Thursday, March 7, 2013

INTERVIEW: Fleeting Joys

1)      What do you want people to hear most when they hear your music?

Two things – First, we want them to physically feel and experience the vibrations of the music as if they were on something, or being shown how life works by higher beings.

Secondly, I would like them to experience a sense of joy mixed with sorrow so sublime that they would say “I’m so happy I want to die”.

That’s not too much to shoot for is it?


2)      Having music on Band Camp, along with other such platforms in music right now such as Sound Cloud, Spotify and others, do you feel that music is moving into a virtual age?  Personally, I fully support the idea of downloading songs for free from Band Camp and then if I like them buying them on vinyl.

I hope you’re not going to take offense to this, but this is my current perspective.

So, you're telling me you have the ability to support an artist directly, by downloading directly from them, paying them directly with no risk because most of the time you can preview the song, and you're choosing not to? Even though you’re listening to the music and enjoying it?

And instead you're saying, "If musicians want to get paid, they should spend thousands making vinyl then you might pay for it"? I'm sorry, but that is an unsustainable model for any musician that isn't already wealthy.

The technology we have enables us to do exactly what's been missing in the equation from the start - direct musician support, but somehow you're rationalizing still not doing it.

Many musicians can only afford to make music (which is time consuming and expensive enough) and put a file up somewhere. They cannot afford to make vinyl, which is an expensive luxury for posterity with little profit. Paying them for downloads would enable them to make the vinyl, pay for some touring (which is also mostly financial suicide for non-huge bands), pay for better recordings, take more time off from work to write, etc.

You've got how it could work backwards. By bypassing paying the artists directly for downloads you're forcing them to bring in middlemen who have to make their money back before sharing a tiny bit of profit (if their lucky). This completely dis-empowers musicians.

Also, Here is the reality of streaming. We were doing all right, getting the bulk of the dollar for downloads from Itunes and CD sales.

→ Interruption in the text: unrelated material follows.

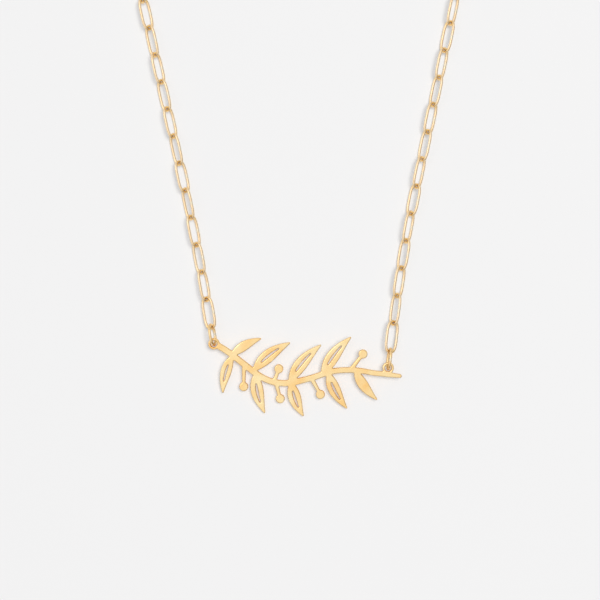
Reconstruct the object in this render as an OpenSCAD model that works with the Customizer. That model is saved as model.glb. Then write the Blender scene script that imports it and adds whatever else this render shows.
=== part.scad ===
/* [Nameplate] */
// Width of the plate from its left eyelet to the tail of its branch
plate_w = 34.8; // [32:0.2:40]
// Height of the plate from its lowest leaf tip to its highest
plate_h = 14.4; // [13:0.2:18]
// Thickness of the sheet that the plate is cut from
plate_t = 0.9; // [0.7:0.05:1.1]
// Width of the branch's stem at weight 1
stroke_w = 1.1; // [0.9:0.05:1.3]
// Width of a leaf at fullness 1
leaf_w = 2.3; // [2:0.1:2.6]
// Width of the slit that is pierced down the middle of a leaf
slit_w = 0.4; // [0.3:0.05:0.6]
// Width of a leaf's rounded tip
tip_w = 0.3; // [0.2:0.05:0.4]
// Diameter of a berry
berry_d = 1.6; // [1.2:0.1:1.8]
// Metal left round the hole of an eyelet
eyelet_wall = 0.4; // [0.3:0.05:0.6]
// Room in an eyelet beside the wire of its jump ring
eyelet_play = 0.75; // [0.6:0.05:1]

/* [Chain] */
// Radius of the bend at a link's end, along the middle of its wire
link_bend = 0.87; // [0.82:0.01:0.95]
// How much further out than that bend the middle of a link's side lies
link_swell = 0.15; // [0.12:0.01:0.18]
// Length of the straight stretch in the middle of a link's side
link_flat = 1.8; // [1.6:0.1:2.2]
// Wire diameter of a link
link_wire = 0.5; // [0.4:0.02:0.56]
// Links in the left side
links_left = 40; // [34:1:46]
// Links in the right side
links_right = 40; // [34:1:46]
// Lean of a link about its own length, to the left and to the right in turn
link_lean = 46; // [42:1:48]
// How far the lean differs from link to link
lean_swing = 5; // [3:0.5:6]
// Lean of the left side's two end links
end_lean_left = 28; // [26:1:34]
// Lean of the right side's two end links
end_lean_right = 26; // [26:1:34]

/* [Jump rings] */
// Radius of the bend at a ring's end, along the middle of its wire
ring_bend = 1.15; // [1.1:0.05:1.3]
// How much further out than that bend the middle of a ring's side lies
ring_swell = 0.08; // [0.06:0.01:0.1]
// Length of the straight stretch in the middle of a ring's side
ring_flat = 0.24; // [0.2:0.02:0.4]
// Wire diameter of a ring
ring_wire = 0.5; // [0.4:0.02:0.56]
// Lean of the left side's rings, which stand nearly on edge
ring_lean_left = 72; // [66:1:88]
// Lean of the right side's rings
ring_lean_right = 82; // [66:1:88]

/* [Clasp] */
// Outer length of the clasp's bow, without its eye
clasp_len = 9; // [8:0.5:12]
// Outer width of the bow at its nose
clasp_w = 4.6; // [4.2:0.1:6]
// Outer width of the bow at its heel
clasp_heel_w = 3.6; // [3.2:0.1:4]
// Width of the bow's bar
clasp_bar = 1; // [0.8:0.05:1.2]
// Thickness of the clasp
clasp_t = 1; // [0.8:0.05:1.2]
// Metal left round the hole of the clasp's eye
clasp_eye_wall = 0.6; // [0.5:0.05:0.8]

/* [Lie of the loop] */
// Heading of the left side where it leaves the plate, outward from straight up
leave_left = 9.5; // [5:0.5:12]
// Heading of the right side where it leaves the plate
leave_right = 6.5; // [5:0.5:12]
// How much further outward the left side turns
turn_left = 3.1; // [1:0.1:6]
// How much further outward the right side turns
turn_right = 5.2; // [1:0.1:6]
// Length of chain over which a side makes that turn
bend_len = 30; // [15:1:40]
// Gap between two wires that hang in each other
gap = 0.14; // [0.12:0.01:0.16]

/* [Hidden] */
$fn = 48;

plate_gold = [0.95, 0.79, 0.5];
chain_gold = [0.88, 0.73, 0.47];

// Lists with a value for each side hold the left side's first
OUTWARD = [-1, 1];
LINKS = [links_left, links_right];
END_LEAN = [end_lean_left, end_lean_right];
RING_LEAN = [ring_lean_left, ring_lean_right];
LEAVE = [leave_left, leave_right];
STEER = LEAVE + [turn_left, turn_right];

// The branch's stem. Columns: x and y as shares of the plate, heading in degrees, weight
STEM = [
    [0.180, 0.668, -38, 1.00],
    [0.345, 0.425, -12, 1.00],
    [0.515, 0.470, 14, 0.95],
    [0.680, 0.580, 4, 0.90],
    [0.825, 0.560, -12, 0.85],
    [0.930, 0.525, -8, 0.80],
    [0.991, 0.508, -6, 0.60]];
stem_start = [-24, 1.00]; // heading and weight where it leaves the left eyelet
stem_steps = 8;
cap_steps = 6; // corners of a stroke's half-round end

// Leaves. Columns: base x and y, tip x and y as shares of the plate, fullness, bend, slit
LEAVES = [
    [0.120, 0.770, 0.270, 0.985, 0.75, 0.06, 0],
    [0.125, 0.765, 0.075, 0.300, 0.85, -0.06, 0.8],
    [0.235, 0.575, 0.420, 0.930, 1.00, 0.06, 1],
    [0.245, 0.545, 0.290, 0.040, 1.00, -0.06, 1],
    [0.420, 0.425, 0.580, 0.900, 1.00, 0.06, 1],
    [0.430, 0.430, 0.490, 0.000, 1.00, -0.06, 1],
    [0.590, 0.510, 0.735, 1.000, 1.00, 0.06, 1],
    [0.620, 0.555, 0.715, 0.100, 0.95, -0.06, 1],
    [0.760, 0.580, 0.870, 0.210, 0.80, -0.06, 0]];
leaf_steps = 18;
slit_from = 0.26;
slit_to = 0.74;

// Berries. Columns: stalk's x and y, berry's x and y as shares of the plate
BERRIES = [
    [0.185, 0.660, 0.183, 0.370],
    [0.340, 0.430, 0.365, 0.600],
    [0.350, 0.425, 0.372, 0.215],
    [0.535, 0.475, 0.580, 0.270],
    [0.735, 0.580, 0.800, 0.790]];

function mix(a, b, t) = a + (b - a) * t;
function way(deg) = [cos(deg), sin(deg)];
function on_plate(x, y) = [x * plate_w, mix(tip_w / 2, plate_h - tip_w / 2, y)];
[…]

Immediately after we signed up for Spotify, and with more free downloading occurring, a noticeable chunk of our income went away, and it has had a direct effect on our ability to create music. And this was in the midst of us getting bigger and bigger. That is reality.

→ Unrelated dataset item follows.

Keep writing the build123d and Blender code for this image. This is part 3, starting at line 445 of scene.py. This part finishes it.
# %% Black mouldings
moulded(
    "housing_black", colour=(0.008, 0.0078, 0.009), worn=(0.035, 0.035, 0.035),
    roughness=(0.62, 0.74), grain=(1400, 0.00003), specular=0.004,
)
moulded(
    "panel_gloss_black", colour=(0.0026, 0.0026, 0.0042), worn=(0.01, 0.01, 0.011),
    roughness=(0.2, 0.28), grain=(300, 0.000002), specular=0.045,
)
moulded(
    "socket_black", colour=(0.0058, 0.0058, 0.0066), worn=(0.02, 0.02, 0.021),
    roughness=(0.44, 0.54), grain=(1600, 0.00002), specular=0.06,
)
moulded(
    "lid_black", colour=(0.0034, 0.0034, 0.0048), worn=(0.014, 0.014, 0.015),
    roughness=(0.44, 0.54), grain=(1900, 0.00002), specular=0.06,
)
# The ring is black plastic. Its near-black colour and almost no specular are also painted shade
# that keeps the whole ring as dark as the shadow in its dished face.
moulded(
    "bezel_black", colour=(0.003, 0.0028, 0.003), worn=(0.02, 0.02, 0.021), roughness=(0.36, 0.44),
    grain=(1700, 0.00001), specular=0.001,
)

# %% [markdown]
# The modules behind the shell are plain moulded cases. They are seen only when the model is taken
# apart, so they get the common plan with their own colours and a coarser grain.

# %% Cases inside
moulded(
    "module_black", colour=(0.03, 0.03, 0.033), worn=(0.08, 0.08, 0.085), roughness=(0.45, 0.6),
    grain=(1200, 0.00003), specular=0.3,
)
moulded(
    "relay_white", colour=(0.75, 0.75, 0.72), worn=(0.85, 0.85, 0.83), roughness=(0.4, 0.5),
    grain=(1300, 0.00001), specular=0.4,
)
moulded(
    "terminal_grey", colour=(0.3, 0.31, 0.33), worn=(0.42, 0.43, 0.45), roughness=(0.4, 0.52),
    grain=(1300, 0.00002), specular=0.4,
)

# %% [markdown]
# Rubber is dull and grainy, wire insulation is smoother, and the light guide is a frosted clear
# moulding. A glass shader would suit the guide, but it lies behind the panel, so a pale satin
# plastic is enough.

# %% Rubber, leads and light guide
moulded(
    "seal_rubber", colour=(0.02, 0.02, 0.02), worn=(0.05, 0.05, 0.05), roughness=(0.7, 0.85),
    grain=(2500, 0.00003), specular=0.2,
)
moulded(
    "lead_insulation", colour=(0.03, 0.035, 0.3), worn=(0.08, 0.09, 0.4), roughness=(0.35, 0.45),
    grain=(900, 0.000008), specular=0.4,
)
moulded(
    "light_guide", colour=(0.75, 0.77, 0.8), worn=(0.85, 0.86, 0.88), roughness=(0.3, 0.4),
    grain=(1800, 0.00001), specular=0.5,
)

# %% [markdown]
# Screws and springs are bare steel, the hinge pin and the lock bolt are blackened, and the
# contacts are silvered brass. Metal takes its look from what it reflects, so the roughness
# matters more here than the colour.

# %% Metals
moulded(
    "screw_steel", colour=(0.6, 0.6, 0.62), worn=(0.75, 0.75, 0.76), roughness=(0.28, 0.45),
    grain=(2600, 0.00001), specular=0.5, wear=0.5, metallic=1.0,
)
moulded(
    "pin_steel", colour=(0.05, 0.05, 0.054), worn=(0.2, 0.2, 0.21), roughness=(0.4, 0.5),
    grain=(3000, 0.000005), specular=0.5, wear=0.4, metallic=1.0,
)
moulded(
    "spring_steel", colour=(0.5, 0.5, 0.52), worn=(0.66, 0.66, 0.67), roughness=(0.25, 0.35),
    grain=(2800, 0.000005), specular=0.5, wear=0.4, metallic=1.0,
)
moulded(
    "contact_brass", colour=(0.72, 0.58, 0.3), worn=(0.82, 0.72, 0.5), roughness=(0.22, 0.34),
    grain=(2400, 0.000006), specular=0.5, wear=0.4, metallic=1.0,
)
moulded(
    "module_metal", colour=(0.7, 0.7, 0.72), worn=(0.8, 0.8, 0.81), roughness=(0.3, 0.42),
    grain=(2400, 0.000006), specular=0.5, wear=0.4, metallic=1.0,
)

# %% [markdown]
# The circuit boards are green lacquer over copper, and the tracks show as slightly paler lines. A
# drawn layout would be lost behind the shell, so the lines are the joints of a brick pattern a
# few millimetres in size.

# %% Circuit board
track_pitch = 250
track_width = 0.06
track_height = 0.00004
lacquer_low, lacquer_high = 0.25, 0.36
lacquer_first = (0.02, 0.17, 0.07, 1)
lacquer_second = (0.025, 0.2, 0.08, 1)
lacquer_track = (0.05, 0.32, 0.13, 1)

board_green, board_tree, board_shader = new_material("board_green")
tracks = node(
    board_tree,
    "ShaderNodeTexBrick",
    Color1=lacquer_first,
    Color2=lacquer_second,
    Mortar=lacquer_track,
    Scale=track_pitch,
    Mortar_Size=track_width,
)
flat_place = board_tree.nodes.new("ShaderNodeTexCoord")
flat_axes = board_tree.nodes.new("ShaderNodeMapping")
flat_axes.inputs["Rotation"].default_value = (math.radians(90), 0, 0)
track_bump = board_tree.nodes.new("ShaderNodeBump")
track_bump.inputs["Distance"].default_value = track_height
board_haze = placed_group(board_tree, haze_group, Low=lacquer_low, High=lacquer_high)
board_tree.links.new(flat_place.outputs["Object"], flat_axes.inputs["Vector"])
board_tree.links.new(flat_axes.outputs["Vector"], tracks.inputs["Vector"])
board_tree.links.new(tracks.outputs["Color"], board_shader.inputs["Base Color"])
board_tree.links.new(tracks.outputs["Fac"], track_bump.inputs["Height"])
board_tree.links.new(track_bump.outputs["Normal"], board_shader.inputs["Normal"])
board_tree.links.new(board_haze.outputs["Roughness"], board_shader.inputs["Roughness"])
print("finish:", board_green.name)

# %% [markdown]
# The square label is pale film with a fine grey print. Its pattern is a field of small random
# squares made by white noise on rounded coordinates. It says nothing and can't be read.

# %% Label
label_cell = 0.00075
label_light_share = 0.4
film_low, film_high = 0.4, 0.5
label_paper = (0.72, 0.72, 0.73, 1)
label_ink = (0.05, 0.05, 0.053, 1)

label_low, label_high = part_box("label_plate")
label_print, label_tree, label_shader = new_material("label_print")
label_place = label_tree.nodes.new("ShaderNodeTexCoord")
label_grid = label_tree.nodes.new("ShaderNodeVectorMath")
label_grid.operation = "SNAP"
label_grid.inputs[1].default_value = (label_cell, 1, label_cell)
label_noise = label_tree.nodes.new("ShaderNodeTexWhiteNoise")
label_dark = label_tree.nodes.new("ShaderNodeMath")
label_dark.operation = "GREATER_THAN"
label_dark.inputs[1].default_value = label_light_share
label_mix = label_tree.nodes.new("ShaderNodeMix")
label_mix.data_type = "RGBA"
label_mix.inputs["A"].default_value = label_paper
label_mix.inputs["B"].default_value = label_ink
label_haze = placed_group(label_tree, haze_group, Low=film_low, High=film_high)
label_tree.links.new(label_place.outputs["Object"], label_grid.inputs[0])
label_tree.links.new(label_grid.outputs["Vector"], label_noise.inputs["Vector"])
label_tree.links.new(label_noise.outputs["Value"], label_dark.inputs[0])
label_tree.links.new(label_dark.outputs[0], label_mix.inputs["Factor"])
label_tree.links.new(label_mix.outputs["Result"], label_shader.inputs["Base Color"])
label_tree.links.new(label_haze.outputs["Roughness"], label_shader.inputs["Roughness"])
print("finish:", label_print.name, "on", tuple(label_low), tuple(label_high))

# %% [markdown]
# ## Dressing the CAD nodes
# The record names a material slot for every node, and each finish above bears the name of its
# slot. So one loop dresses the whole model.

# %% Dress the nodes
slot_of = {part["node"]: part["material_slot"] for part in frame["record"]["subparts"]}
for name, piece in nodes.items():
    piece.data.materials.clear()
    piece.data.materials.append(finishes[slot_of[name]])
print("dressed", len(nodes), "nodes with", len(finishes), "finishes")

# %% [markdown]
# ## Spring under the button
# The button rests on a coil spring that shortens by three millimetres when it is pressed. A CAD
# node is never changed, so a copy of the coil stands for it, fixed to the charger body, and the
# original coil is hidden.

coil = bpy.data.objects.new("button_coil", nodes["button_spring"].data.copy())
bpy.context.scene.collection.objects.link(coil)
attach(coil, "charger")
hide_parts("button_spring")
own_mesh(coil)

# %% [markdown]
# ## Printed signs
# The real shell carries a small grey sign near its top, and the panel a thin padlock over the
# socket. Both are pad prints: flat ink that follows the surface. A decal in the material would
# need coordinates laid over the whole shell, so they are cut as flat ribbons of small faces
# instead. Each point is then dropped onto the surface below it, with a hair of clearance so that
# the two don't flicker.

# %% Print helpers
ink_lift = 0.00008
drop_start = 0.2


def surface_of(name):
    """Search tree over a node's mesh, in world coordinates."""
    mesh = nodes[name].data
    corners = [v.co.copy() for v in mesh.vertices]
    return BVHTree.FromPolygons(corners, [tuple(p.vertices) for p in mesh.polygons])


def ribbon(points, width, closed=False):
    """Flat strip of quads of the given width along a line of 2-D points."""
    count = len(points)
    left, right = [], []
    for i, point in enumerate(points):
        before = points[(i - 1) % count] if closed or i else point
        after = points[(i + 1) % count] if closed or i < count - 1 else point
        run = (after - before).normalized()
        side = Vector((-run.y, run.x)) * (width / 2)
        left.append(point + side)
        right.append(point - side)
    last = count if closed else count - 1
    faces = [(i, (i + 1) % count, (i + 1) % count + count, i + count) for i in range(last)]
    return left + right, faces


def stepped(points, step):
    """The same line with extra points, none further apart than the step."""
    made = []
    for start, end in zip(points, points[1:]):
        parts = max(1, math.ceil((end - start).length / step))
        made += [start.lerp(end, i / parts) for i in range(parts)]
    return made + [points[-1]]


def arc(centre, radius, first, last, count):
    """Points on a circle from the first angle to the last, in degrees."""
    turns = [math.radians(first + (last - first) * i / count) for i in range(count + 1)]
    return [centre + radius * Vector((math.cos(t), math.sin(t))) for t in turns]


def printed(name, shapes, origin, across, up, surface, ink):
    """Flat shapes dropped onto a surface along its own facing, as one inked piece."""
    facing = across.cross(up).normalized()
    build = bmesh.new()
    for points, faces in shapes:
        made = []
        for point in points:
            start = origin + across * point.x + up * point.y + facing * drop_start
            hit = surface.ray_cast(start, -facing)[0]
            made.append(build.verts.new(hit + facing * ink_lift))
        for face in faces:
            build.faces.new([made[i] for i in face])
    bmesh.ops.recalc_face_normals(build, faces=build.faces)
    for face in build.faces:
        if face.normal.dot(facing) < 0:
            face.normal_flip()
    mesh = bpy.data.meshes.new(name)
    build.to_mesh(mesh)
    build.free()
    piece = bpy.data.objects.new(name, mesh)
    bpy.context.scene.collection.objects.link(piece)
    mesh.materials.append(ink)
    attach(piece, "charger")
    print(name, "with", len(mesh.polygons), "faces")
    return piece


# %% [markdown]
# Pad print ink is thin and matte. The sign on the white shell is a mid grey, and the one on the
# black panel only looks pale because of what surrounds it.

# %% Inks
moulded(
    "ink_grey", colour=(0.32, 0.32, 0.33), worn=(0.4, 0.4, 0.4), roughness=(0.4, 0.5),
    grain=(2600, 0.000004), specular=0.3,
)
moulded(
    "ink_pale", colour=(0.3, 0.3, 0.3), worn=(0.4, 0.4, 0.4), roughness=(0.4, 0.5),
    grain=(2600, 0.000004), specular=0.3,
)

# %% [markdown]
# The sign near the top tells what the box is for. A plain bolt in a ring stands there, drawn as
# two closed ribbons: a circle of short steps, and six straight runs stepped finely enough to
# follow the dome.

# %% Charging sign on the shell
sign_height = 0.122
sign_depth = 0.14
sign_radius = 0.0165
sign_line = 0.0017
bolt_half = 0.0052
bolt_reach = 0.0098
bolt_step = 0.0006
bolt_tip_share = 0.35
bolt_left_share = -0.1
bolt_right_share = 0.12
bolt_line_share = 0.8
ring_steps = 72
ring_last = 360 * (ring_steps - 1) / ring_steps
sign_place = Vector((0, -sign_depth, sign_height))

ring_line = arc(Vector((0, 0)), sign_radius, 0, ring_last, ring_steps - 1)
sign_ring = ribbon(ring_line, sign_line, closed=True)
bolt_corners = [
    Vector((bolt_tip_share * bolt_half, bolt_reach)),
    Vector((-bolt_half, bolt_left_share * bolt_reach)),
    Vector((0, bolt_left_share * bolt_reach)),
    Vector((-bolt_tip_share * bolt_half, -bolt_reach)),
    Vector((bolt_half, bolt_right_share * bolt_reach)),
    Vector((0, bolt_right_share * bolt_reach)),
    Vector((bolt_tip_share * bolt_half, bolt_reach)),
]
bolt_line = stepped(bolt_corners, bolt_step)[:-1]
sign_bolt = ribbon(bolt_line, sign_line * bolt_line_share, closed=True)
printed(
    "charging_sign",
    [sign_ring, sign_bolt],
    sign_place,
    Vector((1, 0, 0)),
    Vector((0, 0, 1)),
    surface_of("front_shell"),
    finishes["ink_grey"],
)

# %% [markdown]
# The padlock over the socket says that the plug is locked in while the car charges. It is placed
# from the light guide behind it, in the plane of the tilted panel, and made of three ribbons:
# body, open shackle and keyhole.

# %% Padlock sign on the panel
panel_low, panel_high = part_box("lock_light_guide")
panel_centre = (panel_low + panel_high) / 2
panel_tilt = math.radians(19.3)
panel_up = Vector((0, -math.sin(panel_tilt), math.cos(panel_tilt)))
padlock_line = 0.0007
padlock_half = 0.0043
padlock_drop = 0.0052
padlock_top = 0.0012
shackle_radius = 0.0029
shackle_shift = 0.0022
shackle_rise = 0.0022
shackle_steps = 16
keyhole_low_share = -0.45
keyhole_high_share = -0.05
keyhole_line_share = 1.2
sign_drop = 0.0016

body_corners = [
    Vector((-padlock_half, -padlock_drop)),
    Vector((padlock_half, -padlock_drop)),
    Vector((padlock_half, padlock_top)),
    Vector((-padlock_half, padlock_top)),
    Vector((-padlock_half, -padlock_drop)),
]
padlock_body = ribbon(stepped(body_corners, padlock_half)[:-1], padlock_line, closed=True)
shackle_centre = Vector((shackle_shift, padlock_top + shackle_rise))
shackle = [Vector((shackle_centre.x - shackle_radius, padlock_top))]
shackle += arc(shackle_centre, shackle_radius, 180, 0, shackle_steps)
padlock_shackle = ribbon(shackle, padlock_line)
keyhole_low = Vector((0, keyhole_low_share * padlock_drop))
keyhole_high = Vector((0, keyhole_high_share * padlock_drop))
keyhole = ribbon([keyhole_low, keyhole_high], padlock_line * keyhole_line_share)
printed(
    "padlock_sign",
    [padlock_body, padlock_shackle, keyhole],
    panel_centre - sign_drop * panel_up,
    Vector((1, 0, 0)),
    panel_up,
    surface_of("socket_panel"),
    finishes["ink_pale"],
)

Streaming is great for everyone except musicians, for whom it’s terrible. I would say it does 10% good of getting the name out, and 90% bad of taking sales away. The only way to empower musicians is to pay them for downloads as much as possible. Anything else is just making money for someone else.

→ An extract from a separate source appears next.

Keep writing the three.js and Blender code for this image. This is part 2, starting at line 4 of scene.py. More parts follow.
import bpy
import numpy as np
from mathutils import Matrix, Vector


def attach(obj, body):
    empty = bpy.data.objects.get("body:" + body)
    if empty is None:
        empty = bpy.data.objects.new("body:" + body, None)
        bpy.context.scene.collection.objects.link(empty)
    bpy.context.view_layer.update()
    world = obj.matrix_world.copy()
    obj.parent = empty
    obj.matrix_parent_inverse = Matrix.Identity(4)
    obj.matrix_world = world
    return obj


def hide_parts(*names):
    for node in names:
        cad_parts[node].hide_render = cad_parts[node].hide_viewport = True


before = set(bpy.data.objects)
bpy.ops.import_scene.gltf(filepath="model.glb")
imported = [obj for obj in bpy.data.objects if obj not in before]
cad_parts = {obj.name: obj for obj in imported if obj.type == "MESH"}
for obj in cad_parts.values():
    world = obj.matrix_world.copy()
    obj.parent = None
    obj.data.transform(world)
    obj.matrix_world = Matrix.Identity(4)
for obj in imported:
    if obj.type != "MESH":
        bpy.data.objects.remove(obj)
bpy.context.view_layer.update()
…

Right now the technology could either destroy an entire class of musicians by way of Spotify, streaming and free downloading, or create a new renaissance of empowered musicians with PayPal, and paid downloading. It's the music loving public's choice. They've been in fantasy land for too long.


3)      How important of a factor do you feel that record labels play in music these days when pretty much anyone can put their music on the internet as opposed to having to hand out demo tapes at shows, the distribution record labels can offer, etc.   It just seems like it’s a bit easier these days to succeed as a band- and even build up a strong fan base- before a label possibly comes calling for you.


Record labels are fine as long as they help the musicians in meaningful ways. The label in Japan that put out our CD was good to us. They paid us for our sales and brought us over to tour. Of course we are slightly more well known than many musicians starting out, so it enabled us to bargain pretty well.
Labels are also good in the way that they create cool collections of bands if they have good taste. It’s when they start to just go for what could be more commercially successful over what’s actually more interesting and soulful where they go wrong. I wont name any names, but nothing irritates me as much as when I hear lackluster music being marketed, touring the world, and getting their name everywhere just because they have money or connections. That’s all fine, but only if the music is great.

4)      If you could tour with any single band or musician who would you pick and why?

I wouldn’t mind touring with Serena Maneesh or Chapterhouse because I’ve met them and they’re really nice people. I talked to the guys from Chapterhouse about songwriting all night long and loved it. Same goes for Flaming Lips. I got to jam with Steven Drozd when he was still drumming and, not only was he really nice, he was louder than two Marshalls and a bass rig!

5)      Who is your favorite New Kid on the Block?
This one is really difficult for me to answer right now because I’ve purposefully been avoiding new music for a while, so as not to be influenced as I write new stuff. I feel bad about that.

I will say this - my standards are ridiculously high. I find it difficult to meet them myself. Seriously! If we were hanging out over a beer I might tell you which new bands sparked my interest with one or two tunes, then left me flat. I try to make every song you hear as good as the last. Over that same beer I might name the two FJ songs that are my least favorite and why.

6)      Who would win in a musical fight: Jack Black or Jack White?

Jack white has some cool stuff going on and at times I’ve been drawn to it………at times.

Jack Black is a musical jester and, although I might like to hang with him at a party and laugh about music, I’m not that into “fun rock”.

So, I’m going to go with Anton Newcombe.